- Data lines:
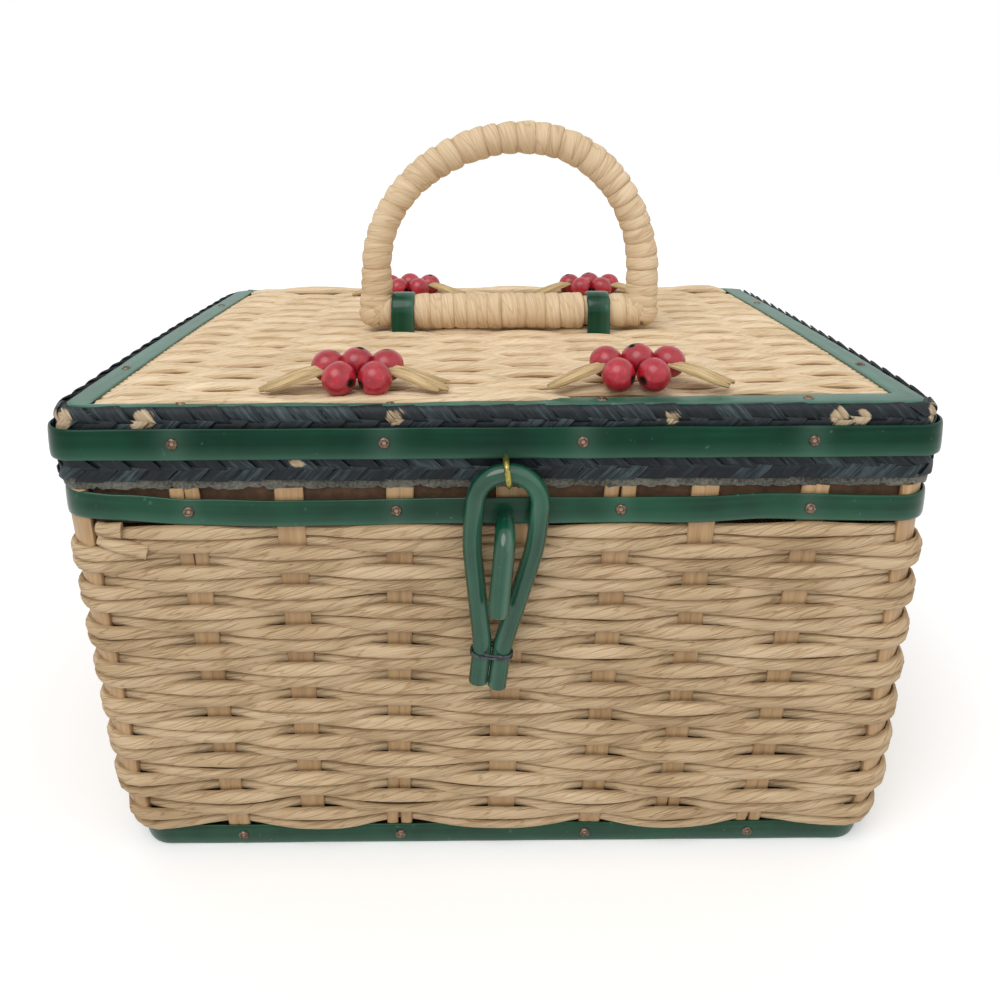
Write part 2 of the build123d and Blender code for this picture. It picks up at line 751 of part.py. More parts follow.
# Back hinges: each strip of the lid hangs on the bar of a staple that stands on the rim strip
strip_eye = hinge_wire_radius + hinge_clearance
hinge_y = side_face_y + fit_gap + strip_thickness + strip_eye
hinge_level = hoop_low + hinge_wire_radius
back_face = (0, wall_half_depth, 0, 1)
staple_root = wall_point(back_face, rim_band_top, rim_face)[1] + fit_gap
with BuildPart() as hinge_staples:
    for x in hinge_x:
        half_bar = hinge_bar_length / 2
        foot_left = Vector(x - half_bar, staple_root - hinge_wire_radius, hinge_staple_foot)
        foot_right = Vector(x + half_bar, staple_root - hinge_wire_radius, hinge_staple_foot)
        with BuildLine():
            FilletPolyline(
                foot_left,
                (x - half_bar, hinge_y, hinge_level),
                (x + half_bar, hinge_y, hinge_level),
                foot_right,
                radius=2 * hinge_wire_radius,
            )
        rise = Vector(0, hinge_y, hinge_level) - Vector(0, staple_root - hinge_wire_radius, hinge_staple_foot)
        with BuildSketch(Plane(origin=foot_left, z_dir=rise)):
            RegularPolygon(hinge_wire_radius, hinge_wire_sides)
        sweep()
    split(bisect_by=Plane.XZ.offset(-staple_root), keep=Keep.BOTTOM)
hinge_staples.part.label = "hinge_staples"
export_step(hinge_staples.part, "parts/hinge_staples.step")

with BuildPart() as hinge_strips:
    for x in hinge_x:
        with BuildSketch(Plane.YZ.offset(x - hinge_strip_width / 2)):
            with Locations((hinge_y, hinge_level)):
                RegularPolygon(
                    strip_eye + strip_thickness, hinge_sides, major_radius=False, rotation=180 / hinge_sides
                )
            with Locations((hinge_y - strip_eye - strip_thickness, hinge_level)):
                Rectangle(strip_thickness, hinge_strip_height, align=(Align.MIN, Align.MIN))
            with Locations((hinge_y, hinge_level)):
                Circle(strip_eye, mode=Mode.SUBTRACT)
        extrude(amount=hinge_strip_width)
hinge_strips.part.label = "hinge_strips"
export_step(hinge_strips.part, "parts/hinge_strips.step")
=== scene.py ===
"""A woven sewing basket: cord wall and lid, green strips, braid, wrapped handle, berries and catch."""

import logging
import math
import random
from dataclasses import dataclass, field
from enum import Enum
from typing import Callable, Optional, Sequence

import bmesh
import bpy
from mathutils import Matrix, Vector

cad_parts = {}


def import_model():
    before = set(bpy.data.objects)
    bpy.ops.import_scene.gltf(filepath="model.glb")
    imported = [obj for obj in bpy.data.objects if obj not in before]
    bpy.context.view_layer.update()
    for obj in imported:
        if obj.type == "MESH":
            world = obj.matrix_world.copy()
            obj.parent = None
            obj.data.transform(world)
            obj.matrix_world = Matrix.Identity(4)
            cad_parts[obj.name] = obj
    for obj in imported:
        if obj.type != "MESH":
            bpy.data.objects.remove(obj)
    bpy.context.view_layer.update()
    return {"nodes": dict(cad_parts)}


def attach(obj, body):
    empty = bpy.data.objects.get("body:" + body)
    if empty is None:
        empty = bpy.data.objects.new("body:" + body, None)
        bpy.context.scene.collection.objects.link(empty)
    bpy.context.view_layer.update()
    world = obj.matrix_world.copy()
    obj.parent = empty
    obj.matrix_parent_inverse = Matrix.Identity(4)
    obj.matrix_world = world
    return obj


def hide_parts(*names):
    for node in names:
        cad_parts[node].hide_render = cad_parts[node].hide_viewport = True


MM = 0.001
SIDES = (-1, 1)
UP, RIGHT, NEAR = Vector((0, 0, 1)), Vector((1, 0, 0)), Vector((0, -1, 0))
CORNERS = ((-1, -1), (1, -1), (1, 1), (-1, 1))
RIVET = ((0, 0.22), (0.75, 0.2), (0.88, 0.5), (1.2, 0.78), (1.6, 0.66), (1.92, 0.25), (1.95, -0.3), (0, -0.3))
LOG = logging.getLogger("basket")
MADE: dict[str, bpy.types.Material] = {}
Colour = tuple[int, int, int]
Levels = Sequence[tuple[float, float]]
Places = Sequence[tuple[Vector, Vector]]
Course = Callable[[float, float], tuple[Vector, Vector]]


def rgb(colour: Colour) -> tuple[float, ...]:
    """Turns a colour written in 0 to 255 into the linear values that shaders use."""
    shares = [value / 255 for value in colour]
    linear = [share / 12.92 if share <= 0.04045 else ((share + 0.055) / 1.055) ** 2.4 for share in shares]
    return (*linear, 1.0)


def clipped(value: float, low: float = 0.0, high: float = 1.0) -> float:
    """Keeps a value between two limits."""
    return min(max(value, low), high)


def softened(share: float) -> float:
    """Lets an even share from 0 to 1 start and end softly."""
    return share * share * (3 - 2 * share)


def level_at(levels: Levels, place: float) -> float:
    """Reads a smooth line through a few places and levels."""
    if place <= levels[0][0]:
        return levels[0][1]
    for (start, low), (end, high) in zip(levels, levels[1:]):
        if place < end:
            return low + (high - low) * softened((place - start) / (end - start))
    return levels[-1][1]


def flat(spot: Vector, z: float) -> Vector:
    """Lifts a point of the plane to height z."""
    return Vector((spot.x, spot.y, z))


def squared(share: float, power: float) -> list[float]:
    """Goes round a rounded section.

    Args:
        share: How far round, from 0 to 1. It starts at the inner side.
        power: Shape of the section: 2 is an ellipse, more is squarer.

    Returns:
        How far across and how far out, from -1 to 1.
    """
    angle = math.tau * share
    return [math.copysign(abs(value) ** (2 / power), value) for value in (math.sin(angle), -math.cos(angle))]


def dive(first: float, last: float, share: float) -> float:
    """How far a cord lies in front of or behind the stakes between two of them.

    Args:
        first: -1 if it passes behind the first stake, 1 in front, 0 for neither.
        last: The same for the next stake.
        share: Place between the two stakes, from 0 to 1.

    Returns:
        A value from -1 to 1 that changes close to the stake that the cord passes behind.
    """
    eased = share**0.55 if first < last else 1 - (1 - share) ** 0.55
    return first + (last - first) * (1 - math.cos(math.pi * eased)) / 2


def four_sides(wide: float, deep: float, across: Sequence[float], along: Sequence[float]) -> Places:
    """Lists places on the sides of a rectangle.

    Args:
        wide: Half the rectangle's width.
        deep: Half its depth.
        across: Where the places on the long sides are.
        along: Where the places on the short sides are.

    Returns:
        Each place with its outward direction.
    """
    places = [(Vector((x, side * deep, 0)), Vector((0, side, 0))) for x in across for side in SIDES]
    return places + [(Vector((side * wide, y, 0)), Vector((side, 0, 0))) for y in along for side in SIDES]


def painted_sheen_rule(places: Places, reach: float) -> Callable[[Vector], float]:
    """Makes the rule for the painted highlight round each rivet, a pale patch where the dimple that it
    presses into a strip would catch the light.

    Args:
        places: The rivets.
        reach: How far the painted highlight reaches along the strip, in mm.

    Returns:
        A rule that gives the painted highlight's strength at a point.
    """
    return lambda point: math.exp(-((min((point - place).xy.length for place, _ in places) / reach) ** 2))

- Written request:
Extract the full listing above without alteration.

- Output of the exercise:
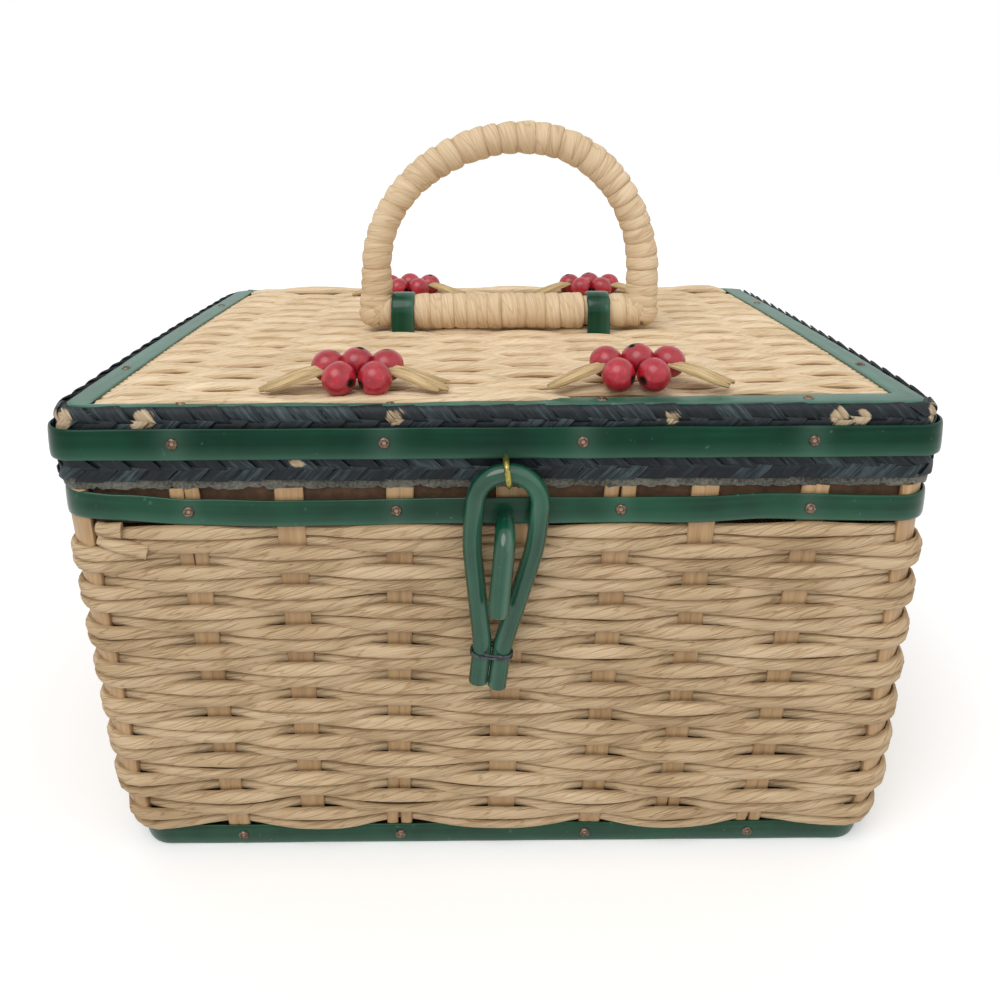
Write part 2 of the build123d and Blender code for this picture. It picks up at line 751 of part.py. More parts follow.
# Back hinges: each strip of the lid hangs on the bar of a staple that stands on the rim strip
strip_eye = hinge_wire_radius + hinge_clearance
hinge_y = side_face_y + fit_gap + strip_thickness + strip_eye
hinge_level = hoop_low + hinge_wire_radius
back_face = (0, wall_half_depth, 0, 1)
staple_root = wall_point(back_face, rim_band_top, rim_face)[1] + fit_gap
with BuildPart() as hinge_staples:
    for x in hinge_x:
        half_bar = hinge_bar_length / 2
        foot_left = Vector(x - half_bar, staple_root - hinge_wire_radius, hinge_staple_foot)
        foot_right = Vector(x + half_bar, staple_root - hinge_wire_radius, hinge_staple_foot)
        with BuildLine():
            FilletPolyline(
                foot_left,
                (x - half_bar, hinge_y, hinge_level),
                (x + half_bar, hinge_y, hinge_level),
                foot_right,
                radius=2 * hinge_wire_radius,
            )
        rise = Vector(0, hinge_y, hinge_level) - Vector(0, staple_root - hinge_wire_radius, hinge_staple_foot)
        with BuildSketch(Plane(origin=foot_left, z_dir=rise)):
            RegularPolygon(hinge_wire_radius, hinge_wire_sides)
        sweep()
    split(bisect_by=Plane.XZ.offset(-staple_root), keep=Keep.BOTTOM)
hinge_staples.part.label = "hinge_staples"
export_step(hinge_staples.part, "parts/hinge_staples.step")

with BuildPart() as hinge_strips:
    for x in hinge_x:
        with BuildSketch(Plane.YZ.offset(x - hinge_strip_width / 2)):
            with Locations((hinge_y, hinge_level)):
                RegularPolygon(
                    strip_eye + strip_thickness, hinge_sides, major_radius=False, rotation=180 / hinge_sides
                )
            with Locations((hinge_y - strip_eye - strip_thickness, hinge_level)):
                Rectangle(strip_thickness, hinge_strip_height, align=(Align.MIN, Align.MIN))
            with Locations((hinge_y, hinge_level)):
                Circle(strip_eye, mode=Mode.SUBTRACT)
        extrude(amount=hinge_strip_width)
hinge_strips.part.label = "hinge_strips"
export_step(hinge_strips.part, "parts/hinge_strips.step")
=== scene.py ===
"""A woven sewing basket: cord wall and lid, green strips, braid, wrapped handle, berries and catch."""

import logging
import math
import random
from dataclasses import dataclass, field
from enum import Enum
from typing import Callable, Optional, Sequence

import bmesh
import bpy
from mathutils import Matrix, Vector

cad_parts = {}


def import_model():
    before = set(bpy.data.objects)
    bpy.ops.import_scene.gltf(filepath="model.glb")
    imported = [obj for obj in bpy.data.objects if obj not in before]
    bpy.context.view_layer.update()
    for obj in imported:
        if obj.type == "MESH":
            world = obj.matrix_world.copy()
            obj.parent = None
            obj.data.transform(world)
            obj.matrix_world = Matrix.Identity(4)
            cad_parts[obj.name] = obj
    for obj in imported:
        if obj.type != "MESH":
            bpy.data.objects.remove(obj)
    bpy.context.view_layer.update()
    return {"nodes": dict(cad_parts)}


def attach(obj, body):
    empty = bpy.data.objects.get("body:" + body)
    if empty is None:
        empty = bpy.data.objects.new("body:" + body, None)
        bpy.context.scene.collection.objects.link(empty)
    bpy.context.view_layer.update()
    world = obj.matrix_world.copy()
    obj.parent = empty
    obj.matrix_parent_inverse = Matrix.Identity(4)
    obj.matrix_world = world
    return obj


def hide_parts(*names):
    for node in names:
        cad_parts[node].hide_render = cad_parts[node].hide_viewport = True


MM = 0.001
SIDES = (-1, 1)
UP, RIGHT, NEAR = Vector((0, 0, 1)), Vector((1, 0, 0)), Vector((0, -1, 0))
CORNERS = ((-1, -1), (1, -1), (1, 1), (-1, 1))
RIVET = ((0, 0.22), (0.75, 0.2), (0.88, 0.5), (1.2, 0.78), (1.6, 0.66), (1.92, 0.25), (1.95, -0.3), (0, -0.3))
LOG = logging.getLogger("basket")
MADE: dict[str, bpy.types.Material] = {}
Colour = tuple[int, int, int]
Levels = Sequence[tuple[float, float]]
Places = Sequence[tuple[Vector, Vector]]
Course = Callable[[float, float], tuple[Vector, Vector]]


def rgb(colour: Colour) -> tuple[float, ...]:
    """Turns a colour written in 0 to 255 into the linear values that shaders use."""
    shares = [value / 255 for value in colour]
    linear = [share / 12.92 if share <= 0.04045 else ((share + 0.055) / 1.055) ** 2.4 for share in shares]
    return (*linear, 1.0)


def clipped(value: float, low: float = 0.0, high: float = 1.0) -> float:
    """Keeps a value between two limits."""
    return min(max(value, low), high)


def softened(share: float) -> float:
    """Lets an even share from 0 to 1 start and end softly."""
    return share * share * (3 - 2 * share)


def level_at(levels: Levels, place: float) -> float:
    """Reads a smooth line through a few places and levels."""
    if place <= levels[0][0]:
        return levels[0][1]
    for (start, low), (end, high) in zip(levels, levels[1:]):
        if place < end:
            return low + (high - low) * softened((place - start) / (end - start))
    return levels[-1][1]


def flat(spot: Vector, z: float) -> Vector:
    """Lifts a point of the plane to height z."""
    return Vector((spot.x, spot.y, z))


def squared(share: float, power: float) -> list[float]:
    """Goes round a rounded section.

    Args:
        share: How far round, from 0 to 1. It starts at the inner side.
        power: Shape of the section: 2 is an ellipse, more is squarer.

    Returns:
        How far across and how far out, from -1 to 1.
    """
    angle = math.tau * share
    return [math.copysign(abs(value) ** (2 / power), value) for value in (math.sin(angle), -math.cos(angle))]


def dive(first: float, last: float, share: float) -> float:
    """How far a cord lies in front of or behind the stakes between two of them.

    Args:
        first: -1 if it passes behind the first stake, 1 in front, 0 for neither.
        last: The same for the next stake.
        share: Place between the two stakes, from 0 to 1.

    Returns:
        A value from -1 to 1 that changes close to the stake that the cord passes behind.
    """
    eased = share**0.55 if first < last else 1 - (1 - share) ** 0.55
    return first + (last - first) * (1 - math.cos(math.pi * eased)) / 2


def four_sides(wide: float, deep: float, across: Sequence[float], along: Sequence[float]) -> Places:
    """Lists places on the sides of a rectangle.

    Args:
        wide: Half the rectangle's width.
        deep: Half its depth.
        across: Where the places on the long sides are.
        along: Where the places on the short sides are.

    Returns:
        Each place with its outward direction.
    """
    places = [(Vector((x, side * deep, 0)), Vector((0, side, 0))) for x in across for side in SIDES]
    return places + [(Vector((side * wide, y, 0)), Vector((side, 0, 0))) for y in along for side in SIDES]


def painted_sheen_rule(places: Places, reach: float) -> Callable[[Vector], float]:
    """Makes the rule for the painted highlight round each rivet, a pale patch where the dimple that it
    presses into a strip would catch the light.

    Args:
        places: The rivets.
        reach: How far the painted highlight reaches along the strip, in mm.

    Returns:
        A rule that gives the painted highlight's strength at a point.
    """
    return lambda point: math.exp(-((min((point - place).xy.length for place, _ in places) / reach) ** 2))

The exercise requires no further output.